** START Provided records **

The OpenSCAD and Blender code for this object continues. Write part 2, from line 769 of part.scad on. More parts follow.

** END Provided records **
** START Provided records **

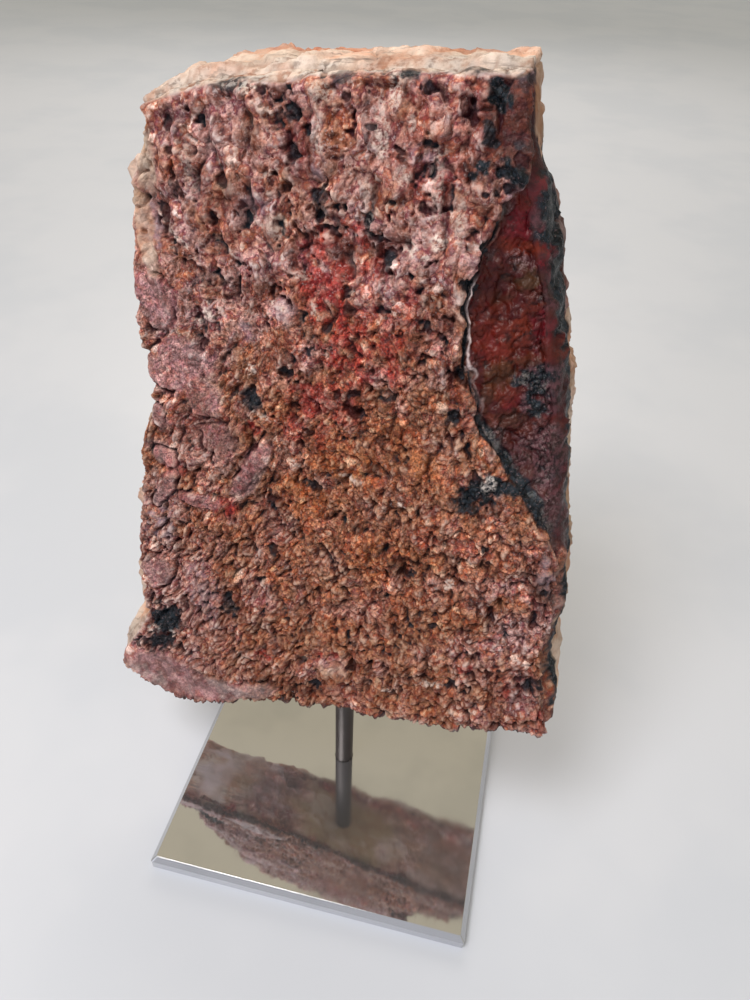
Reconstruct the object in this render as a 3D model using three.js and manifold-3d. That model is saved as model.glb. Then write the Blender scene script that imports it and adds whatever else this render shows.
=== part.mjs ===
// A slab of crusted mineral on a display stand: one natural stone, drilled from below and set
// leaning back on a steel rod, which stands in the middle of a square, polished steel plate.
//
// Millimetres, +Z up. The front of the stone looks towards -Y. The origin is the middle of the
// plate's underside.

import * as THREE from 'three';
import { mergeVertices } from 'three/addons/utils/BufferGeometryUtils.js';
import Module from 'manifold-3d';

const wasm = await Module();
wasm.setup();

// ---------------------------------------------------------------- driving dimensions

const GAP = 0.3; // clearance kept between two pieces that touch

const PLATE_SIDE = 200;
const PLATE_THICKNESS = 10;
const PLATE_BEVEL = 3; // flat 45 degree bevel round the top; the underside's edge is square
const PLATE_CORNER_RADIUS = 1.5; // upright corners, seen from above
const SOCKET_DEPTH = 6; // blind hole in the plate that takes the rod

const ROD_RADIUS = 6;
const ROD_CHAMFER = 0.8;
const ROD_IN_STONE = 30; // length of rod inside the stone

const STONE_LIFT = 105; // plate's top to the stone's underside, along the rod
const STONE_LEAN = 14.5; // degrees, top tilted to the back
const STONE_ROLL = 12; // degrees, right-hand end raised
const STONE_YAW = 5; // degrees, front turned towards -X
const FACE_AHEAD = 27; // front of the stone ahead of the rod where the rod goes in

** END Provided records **
** START Provided records **

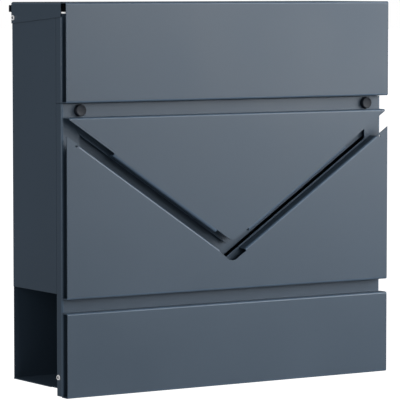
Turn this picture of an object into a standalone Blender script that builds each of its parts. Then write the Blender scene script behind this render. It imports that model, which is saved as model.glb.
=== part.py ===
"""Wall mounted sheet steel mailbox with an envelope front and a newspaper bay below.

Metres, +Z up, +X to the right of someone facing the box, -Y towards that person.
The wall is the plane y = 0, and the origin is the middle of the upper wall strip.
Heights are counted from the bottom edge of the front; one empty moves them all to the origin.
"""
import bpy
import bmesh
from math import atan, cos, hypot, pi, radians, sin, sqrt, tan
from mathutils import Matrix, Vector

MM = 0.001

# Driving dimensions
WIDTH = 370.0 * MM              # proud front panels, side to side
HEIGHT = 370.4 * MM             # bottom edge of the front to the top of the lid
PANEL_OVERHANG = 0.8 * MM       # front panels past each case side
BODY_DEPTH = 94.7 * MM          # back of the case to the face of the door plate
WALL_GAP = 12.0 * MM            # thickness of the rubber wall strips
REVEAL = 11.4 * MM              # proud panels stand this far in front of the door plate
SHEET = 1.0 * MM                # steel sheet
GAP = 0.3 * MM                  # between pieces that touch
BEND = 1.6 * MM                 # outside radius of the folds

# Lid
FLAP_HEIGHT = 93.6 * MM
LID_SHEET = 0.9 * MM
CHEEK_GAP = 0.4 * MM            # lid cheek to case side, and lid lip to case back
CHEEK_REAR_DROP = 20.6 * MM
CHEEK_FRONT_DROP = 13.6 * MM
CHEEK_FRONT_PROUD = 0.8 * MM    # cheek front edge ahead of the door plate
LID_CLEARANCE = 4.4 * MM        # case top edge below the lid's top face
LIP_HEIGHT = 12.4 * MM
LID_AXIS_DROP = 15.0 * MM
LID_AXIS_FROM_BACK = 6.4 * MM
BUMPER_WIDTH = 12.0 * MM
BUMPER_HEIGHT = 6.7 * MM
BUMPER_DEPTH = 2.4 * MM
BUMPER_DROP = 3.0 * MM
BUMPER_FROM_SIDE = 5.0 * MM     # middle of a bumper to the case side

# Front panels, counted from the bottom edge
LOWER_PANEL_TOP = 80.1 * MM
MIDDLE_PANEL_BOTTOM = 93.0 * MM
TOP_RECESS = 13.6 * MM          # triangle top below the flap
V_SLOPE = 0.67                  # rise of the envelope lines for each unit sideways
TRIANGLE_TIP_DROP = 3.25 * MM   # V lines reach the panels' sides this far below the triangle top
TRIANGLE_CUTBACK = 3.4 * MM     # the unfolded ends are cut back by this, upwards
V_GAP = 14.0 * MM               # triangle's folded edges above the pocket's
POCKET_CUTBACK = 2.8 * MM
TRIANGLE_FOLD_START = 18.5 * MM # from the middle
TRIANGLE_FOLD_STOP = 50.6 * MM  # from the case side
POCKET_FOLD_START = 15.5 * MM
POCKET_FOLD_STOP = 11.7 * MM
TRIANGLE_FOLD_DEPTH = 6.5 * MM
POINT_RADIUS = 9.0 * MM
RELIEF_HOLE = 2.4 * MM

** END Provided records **

Set down, exactly and alone, the run of lines from the line that has "Turn this picture" to the line that has "BEND = 1.6 *".

Reply
Turn this picture of an object into a standalone Blender script that builds each of its parts. Then write the Blender scene script behind this render. It imports that model, which is saved as model.glb.
=== part.py ===
"""Wall mounted sheet steel mailbox with an envelope front and a newspaper bay below.

Metres, +Z up, +X to the right of someone facing the box, -Y towards that person.
The wall is the plane y = 0, and the origin is the middle of the upper wall strip.
Heights are counted from the bottom edge of the front; one empty moves them all to the origin.
"""
import bpy
import bmesh
from math import atan, cos, hypot, pi, radians, sin, sqrt, tan
from mathutils import Matrix, Vector

MM = 0.001

# Driving dimensions
WIDTH = 370.0 * MM              # proud front panels, side to side
HEIGHT = 370.4 * MM             # bottom edge of the front to the top of the lid
PANEL_OVERHANG = 0.8 * MM       # front panels past each case side
BODY_DEPTH = 94.7 * MM          # back of the case to the face of the door plate
WALL_GAP = 12.0 * MM            # thickness of the rubber wall strips
REVEAL = 11.4 * MM              # proud panels stand this far in front of the door plate
SHEET = 1.0 * MM                # steel sheet
GAP = 0.3 * MM                  # between pieces that touch
BEND = 1.6 * MM                 # outside radius of the folds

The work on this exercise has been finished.